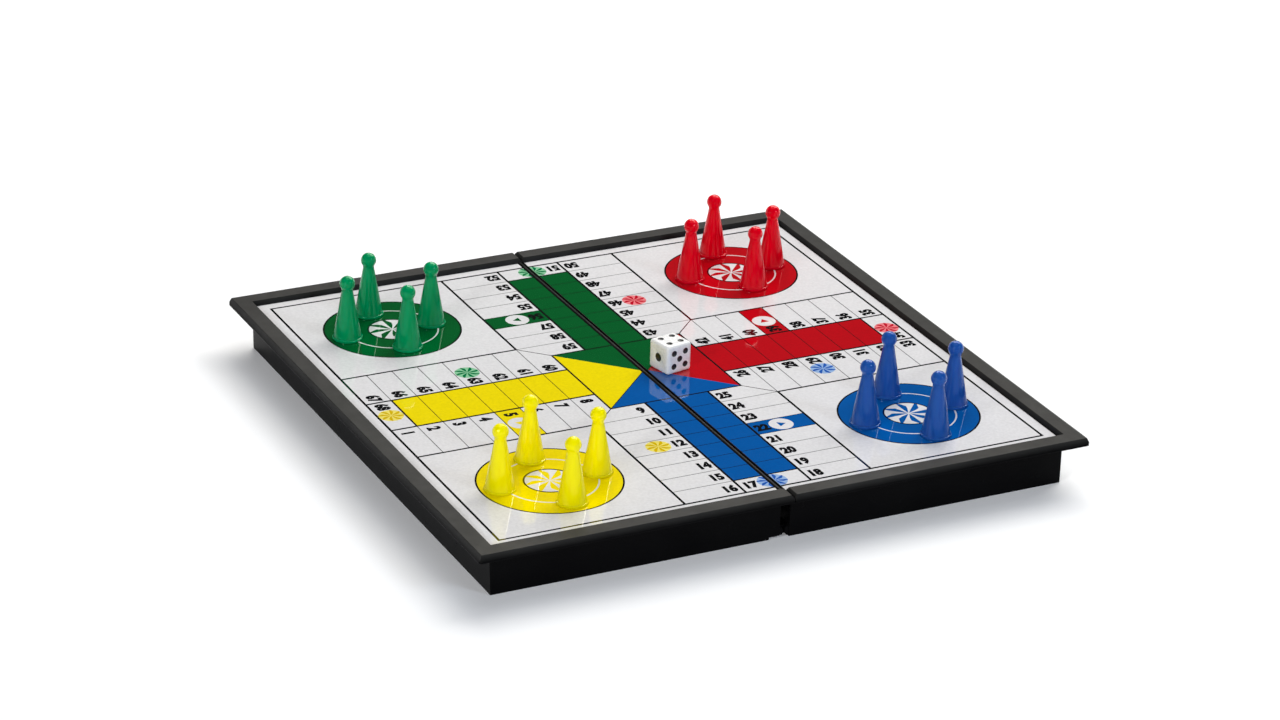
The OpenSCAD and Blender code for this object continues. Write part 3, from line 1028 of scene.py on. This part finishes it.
@dataclass
class PawnSet:
    """Sixteen turned pawns, each standing on its magnet."""

    foot_radius: float = 6.0
    foot_height: float = 1.0
    foot_bevel: float = 0.15
    edge: float = 0.3
    edge_steps: int = 4
    cone_radius: float = 5.6
    cone_steps: int = 14
    neck_radius: float = 2.05
    neck_fillet: float = 1.3
    neck_steps: int = 8
    head_radius: float = 3.05
    head_steps: int = 24
    pocket_radius: float = 3.5
    pocket_height: float = 1.7
    seam: float = 0.035
    turns: int = 96
    seats: int = 4
    seat_twist: float = 37.0
    house_twist: float = 61.0
    smooth_angle: float = 28.0

    def foot(self) -> list[Point]:
        """The outline of the magnet's pocket and of the foot.

        Returns:
            Radius and height of each point.
        """
        outline = [
            (0.0, self.pocket_height),
            (self.pocket_radius, self.pocket_height),
            (self.pocket_radius, 0.0),
            (self.foot_radius - self.foot_bevel, 0.0),
            (self.foot_radius, self.foot_bevel),
        ]
        shoulder = self.foot_height - self.edge
        for step in range(self.edge_steps + 1):
            turn = math.radians(90 * step / self.edge_steps)
            radius = self.foot_radius - self.edge * (1 - math.cos(turn))
            outline.append((radius, shoulder + self.edge * math.sin(turn)))
        return outline

    def body(self, height: float) -> list[Point]:
        """The outline of the cone, the neck and the head.

        Args:
            height: The pawn's height.

        Returns:
            Radius and height of each point.
        """
        head_z = height - self.head_radius
        neck_z = head_z - math.sqrt(self.head_radius**2 - self.neck_radius**2)
        slope = (self.neck_radius - self.cone_radius) / (neck_z - self.foot_height)
        outline = [(self.cone_radius, self.foot_height)]
        for step in range(1, self.cone_steps + 1):
            rise = (neck_z - self.neck_fillet - self.foot_height) * step / self.cone_steps
            outline.append((self.cone_radius + slope * rise, self.foot_height + rise))
        outline += self.neck(neck_z, slope, head_z)
        start = math.asin(min(1.0, (neck_z + self.neck_fillet / 2 - head_z) / self.head_radius))
        for step in range(1, self.head_steps):
            turn = start + (math.pi / 2 - start) * step / self.head_steps
            side, up = self.head_radius * math.cos(turn), self.head_radius * math.sin(turn)
            outline.append((side, head_z + up))
        return [*outline, (0.0, height)]

    def neck(self, neck_z: float, slope: float, head_z: float) -> Iterator[Point]:
        """A soft hollow between the cone and the head.

        Args:
            neck_z: Height at which the bare cone and the bare head would meet.
            slope: The cone's change of radius with height.
            head_z: Height of the head's middle.

        Yields:
            The hollow's points.
        """
        low = Vector((self.neck_radius - slope * self.neck_fillet, neck_z - self.neck_fillet))
        high_z = neck_z + self.neck_fillet / 2
        high = Vector((math.sqrt(self.head_radius**2 - (high_z - head_z) ** 2), high_z))
        corner = Vector((self.neck_radius, neck_z))
        for step in range(1, self.neck_steps):
            part = step / self.neck_steps
            place = low * (1 - part) ** 2 + corner * 2 * part * (1 - part) + high * part**2
            yield (place.x, place.y)
        yield (high.x, high.y)

    def turned(self, base: Vector, height: float, twist: float) -> bmesh.types.BMesh:
        """Turns the outline about the pawn's axis, with a faint mould seam on two sides.

        Args:
            base: Middle of the foot, in metres.
            height: The pawn's height.
            twist: Where the seam is, in degrees.

        Returns:
            The closed mesh in metres.
        """
        form = bmesh.new()
        foot, body = self.foot(), self.body(height)
        spokes = circle(self.turns, math.radians(twist))
        rings: list[Ring] = []
        for index, (radius, rise) in enumerate(foot + body):
            if radius == 0.0:
                rings.append([form.verts.new(base + Vector((0, 0, rise * MM)))])
                continue
            seam = self.seam if index >= len(foot) else 0.0
            ring = []
            for step, (x, y) in enumerate(spokes):
                reach = radius + (seam if step % (self.turns // 2) == 0 else 0.0)
                ring.append(form.verts.new(base + Vector((reach * x, reach * y, rise)) * MM))
            rings.append(ring)
        for low, high in zip(rings, rings[1:]):
            bridge(form, low, high)
        bmesh.ops.recalc_face_normals(form, faces=form.faces)
        return form

    def build(self) -> list[bpy.types.Object]:
        """Builds every pawn in place of its solid.

        Returns:
            The pawns.
        """
        made = []
        for house in House:
            finish = PAWN_FINISHES[house].material()
            for seat in range(1, self.seats + 1):
                name = f"{house.value}_{seat}"
                low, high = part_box(f"pawn_{name}")
                base = Vector(((low.x + high.x) / 2, (low.y + high.y) / 2, low.z))
                twist = self.seat_twist * seat + self.house_twist * house.arm
                form = self.turned(base, (high.z - low.z) / MM, twist)
                body = f"{house.value}_pawn_{seat}"
                pawn = make_piece(f"turned_pawn_{name}", form, body, [finish], self.smooth_angle)
                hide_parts(f"pawn_{name}")
                made.append(pawn)
        return made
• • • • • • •
▶ [Request]: Quote exactly the opening line of the material above and every line after it, up to and including the line that contains "turned pawns, each".

▶ [Answer to this task]:
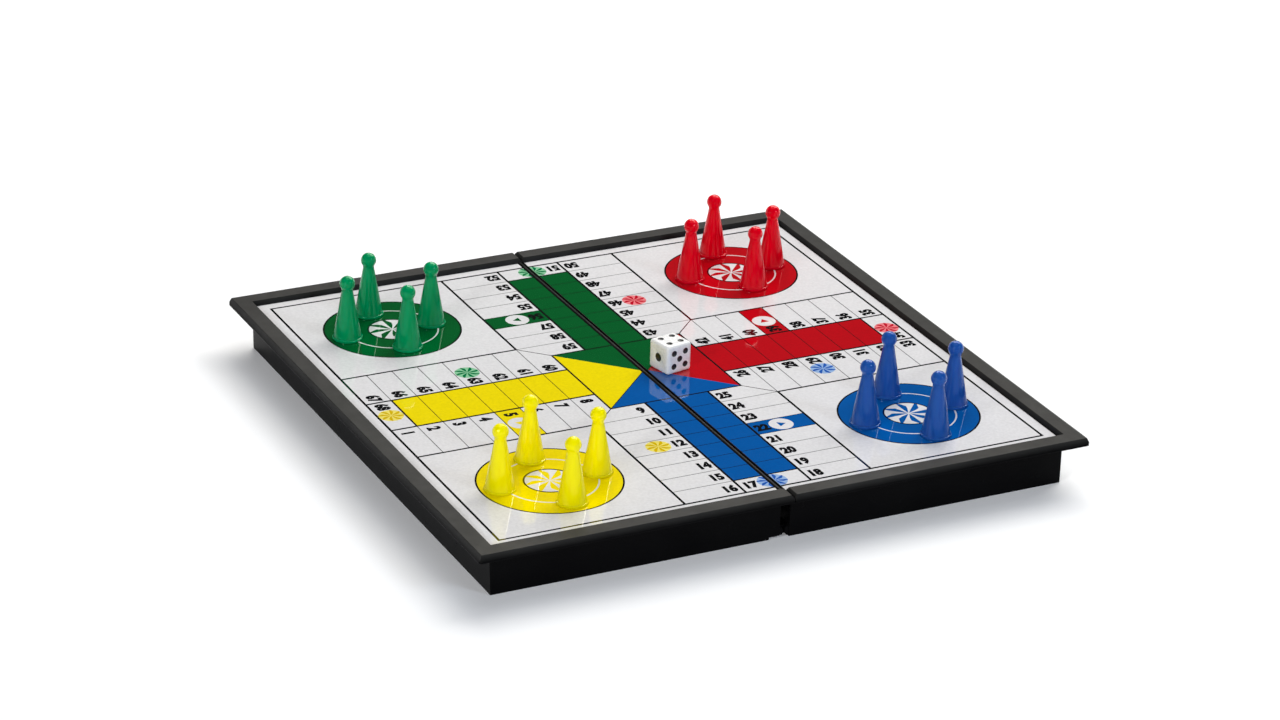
The OpenSCAD and Blender code for this object continues. Write part 3, from line 1028 of scene.py on. This part finishes it.
@dataclass
class PawnSet:
    """Sixteen turned pawns, each standing on its magnet."""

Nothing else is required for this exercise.